Saturday, October 3

El-Shaddai: Ascension of the Metatron - Solum Visio

          El-Shaddai is a hack and slash 3D and side-scrolling platformer with very simple gameplay.  There are 3 weapons you can switch between or steal from enemies that have various movesets and affinities, and a variety of interesting boss encounters that use the simple mechanics well.  The game doesn’t sell itself on any of that.  It’s all about the visual design and narrative concept.
          Some angels have gone rogue, fleeing to earth and creating a pocket dimension to hide from God, rock and roll all night, and party ev-er-y day.  God’s all Old Testament about this and threatens to send another flood, but our protagonist Enoch volunteers to round up the angels if God will spare the Earth.
          Also, Earth has become the cover of a Yes album.  And Tron.  And  several other aesthetics that can be represented in high-contrast colour palettes.
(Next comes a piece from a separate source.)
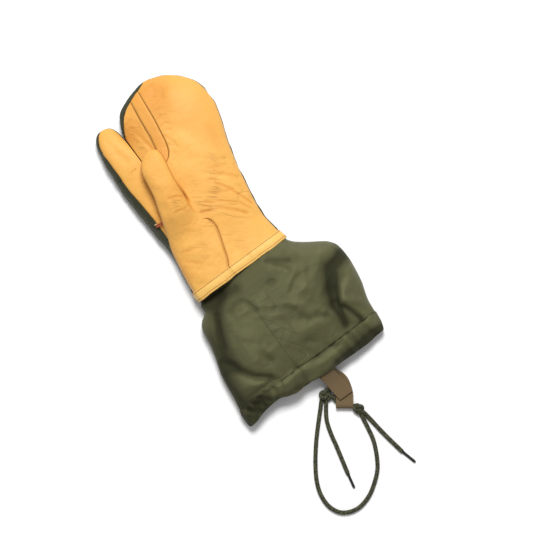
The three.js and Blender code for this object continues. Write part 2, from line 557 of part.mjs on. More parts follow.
// Webbing strap across the back of the wrist, from side seam to side seam.
function wristStrap() {
  const left = Math.min(fromSlit(HAND_ROWS[0].inner), SLIT_X - FINGER_ROWS[0].outer * FINGER_WIDTH);
  const right = fromSlit(HAND_ROWS[0].outer);
  const ringAt = (out) => section(0, left, right, STRAP_LIFT, HAND_HEIGHT, -out, handCounts, null)
    .slice(handCounts.top).map(([x, , z]) => [x, z]);
  const keep = (points) => points.filter(([, z]) => z < SEAM_HEIGHT - 0.5);
  const outline = [...keep(ringAt(STRAP_LIFT)), ...keep(ringAt(2 * GAP)).reverse()];
  const shape = new THREE.Shape(outline.map(([x, z]) => new THREE.Vector2(x, z)));
  const geometry = new THREE.ExtrudeGeometry(shape, { depth: STRAP_WIDTH, bevelEnabled: false });
  geometry.rotateX(Math.PI / 2);
  geometry.translate(0, STRAP_TOP, 0);
  return solidFromGeometry(geometry);
}

// The gauntlet, tucked up inside the leather, and the drawcord casing along its hem.
function gauntlet() {
  const rings = (offset) => [
    tuckRing(CUFF_TUCK, offset), tuckRing(-WRIST_HEM_EDGE - GAP, offset),
    ...CUFF_ROWS.map((row) => cuffRing(row, offset)),
  ];
  return sleeve(rings(0), rings(CLOTH));
}

function cuffHem() {
  const rings = (offset) => CASING_ROWS.map((row) => cuffRing(row, offset));
  return sleeve(rings(0), rings(CLOTH + CASING_EXTRA));
}

// The facing is cut from a thin layer over the gauntlet's palm face.
function facingStrip() {
  const over = (out) => loft(CUFF_ROWS.map((row) => cuffRing(row, -out)));
  const low = -CUFF_LENGTH + CASING_WIDTH + FACING_RISE;
  const left = FACING_RIGHT - FACING_WIDTH;
  const outline = [
    [left, low], [left + FACING_WIDTH, low], [left + FACING_WIDTH, low + FACING_LENGTH],
    [left, low + FACING_LENGTH],
  ];
  const column = prism(outline, SEAM_HEIGHT, top);
  return over(GAP + FACING_THICK).intersect(column).subtract(over(GAP));
}

// The webbing loop: a strip folded on itself that widens round the cord and lies on the ground. Its
// profile is given as pairs of y and z, outside and inside.
function webbingLoop() {
  const hemInside = CUFF_HEIGHT * CASING_ROWS.at(-1).crest - CLOTH - CASING_EXTRA - 2 * GAP;
  const hem = -CUFF_LENGTH;
  const end = hem - LOOP_REACH;
  const room = CORD / 2 + 0.7;
  const fold = room + LOOP_THICK;
  const bend = (radius) => [1, 2, 3, 4, 5].map((k) => {
    const angle = Math.PI / 2 + (Math.PI * k) / 6;
    return [end + fold + radius * Math.cos(angle), fold + radius * Math.sin(angle)];
  });
  const outside = [
    [hem + LOOP_TUCK, hemInside], [hem, hemInside - 0.4], [hem - 8, hemInside - 5.5],
    [hem - 16, hemInside - 9.6],
    [end + 9, 2 * fold + 0.2], [end + fold, 2 * fold], ...bend(fold),
    [end + fold, 0], [end + 15, 0], [hem - 13, 1.6], [hem - 7, 7.2],
    [hem - 1, hemInside - 2 * LOOP_THICK - 1], [hem + LOOP_TUCK, hemInside - 2 * LOOP_THICK],
  ];
  const inside = [
    [hem - 8.5, hemInside - 7.2], [hem - 16, hemInside - 9.6 - LOOP_THICK * 1.1],
    [end + 9, 2 * room + LOOP_THICK + 0.1], [end + fold, 2 * room + LOOP_THICK], ...bend(room),
    [end + fold, LOOP_THICK], [end + 15, LOOP_THICK], [hem - 12.6, 2.9],
  ];
  const shape = new THREE.Shape(outside.map(([y, z]) => new THREE.Vector2(y, z)));
  shape.holes.push(new THREE.Path(inside.map(([y, z]) => new THREE.Vector2(y, z))));
  const geometry = new THREE.ExtrudeGeometry(shape, { depth: LOOP_WIDTH, bevelEnabled: false });
  // The profile's first axis becomes Y and its second Z. The strip leans to the right below the hem.
  geometry.applyMatrix4(new THREE.Matrix4().set(
    -LOOP_LEAN, 0, 1, LOOP_LEFT - LOOP_LEAN * CUFF_LENGTH,
    1, 0, 0, 0,
    0, 1, 0, 0,
    0, 0, 0, 1,
  ));
  return solidFromGeometry(geometry);
}

// A round tube along a smooth route.
function tube(route, diameter, steps) {
  const curve = new THREE.CatmullRomCurve3(route.map((p) => new THREE.Vector3(...p)), false, 'centripetal');
  const sides = 8;
  const ring = [];
  for (let k = 0; k < sides; k += 1) {
    const angle = (2 * Math.PI * (k + 0.5)) / sides;
    ring.push(new THREE.Vector2((diameter / 2) * Math.cos(angle), (diameter / 2) * Math.sin(angle)));
  }
  const options = { steps, extrudePath: curve, bevelEnabled: false };
  return solidFromGeometry(new THREE.ExtrudeGeometry(new THREE.Shape(ring), options));
}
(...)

          El-Shaddai is about as style-over-substance as I’ve ever seen a game be.  It’s got solid design where the design is, like eschewing a health bar (or any UI) for the amount of armour your character or target wears.  New elements to the combat are introduced far apart to make them easy to play around with and understand, but I don’t think it’s actually necessary.  The gameplay is simple and the additions minor enough that its learning curve is more of a gentle bump.
          I like the visuals.  The colourful environments don’t pull focus from the play, keep a consistent aesthetic for any given area, and do change to represent the power of the beings you’re up against.  I would almost expect the game to be a Soulsian difficulty wall, but even the more elaborate boss fights don’t give you a deep verb set. Enoch just doesn’t have enough moves to develop or master.
          I like the actual story design less.  It feels really pushed to the side, many times told in short clips between levels, rather than through the aforementioned visuals.  We get glimpses of what the angels have brought to the humans, like a futuristic city or fertile mountains, but they interact with the player in very minor ways, or not at all.  I also don’t need a narrator to tell me how half-angel nephilim eating one another works.  I can be shown that, super easily.  I get to see it happen, but I don’t get to draw my own conclusions. 
          And this game would be even better, weirdly, if the story was more open to interpretation.  Because characters are constantly talking about it around me while I do some uninspired, finicky platforming, I don’t get invested in the story.  I don’t have to engage mentally.
          Maybe that’s the most damning thing about El-Shaddai: Ascension of the Metatron, that it asks nothing of me.  There are no puzzles, the hack-and-slashing is easy button mashing, and the platforming  is rectangles hanging in the void.  The games sells itself on visuals and concept, but doesn’t back it up with engagement, which some people consider the core goal of game design.  It might be worth playing for the visuals and occasional silliness, but it doesn’t have enough fullness to be worth your time.